PPS’ Risky Real Estate Gamble
This week, Portland Public Schools will vote on purchasing the One North property for $37 million to $41 million to house the Center for Black Student Excellence. While fostering student excellence should be the district’s priority, this plan is fiscally reckless and logistically flawed.
PPS faces a $50 million budget shortfall, yet we’re committing to a property with a $271,000 annual operational deficit. When board members questioned this gap—money that could fund teachers or educational assistants—proponents dismissed concerns. One called it a “drop in the bucket.” Another complained that questioning the finances “doesn’t feel very fair.”
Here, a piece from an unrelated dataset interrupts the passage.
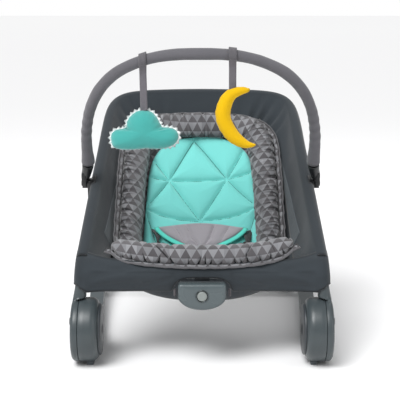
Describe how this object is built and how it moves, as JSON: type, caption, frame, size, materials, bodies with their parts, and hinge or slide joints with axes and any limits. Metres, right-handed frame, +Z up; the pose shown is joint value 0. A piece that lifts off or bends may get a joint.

For taxpayers facing cuts, such resistance to basic financial scrutiny is unacceptable.
The $16 million building needs $20 million to $25 million in renovations and 24-30 months of construction. We’ll own an expensive, mostly empty shell for over two years. Worse, staff couldn’t confirm whether the central atrium can be preserved while meeting building code for classrooms.
We’re buying a property without knowing its final usable square footage.
Most critically, the center will operate primarily after school, weekends, and summers—yet the district doesn’t run buses during these hours. When asked how students from East Portland would access the center, staff called transportation a “puzzle piece we’ll have to figure out.”
There’s a better solution: integrate the center into the Jefferson High School reconstruction already planned. This eliminates costly conversions, cuts delays, and saves millions.
The board has a mandate to spend $60 million on Black student excellence. It doesn’t have a mandate to spend it foolishly.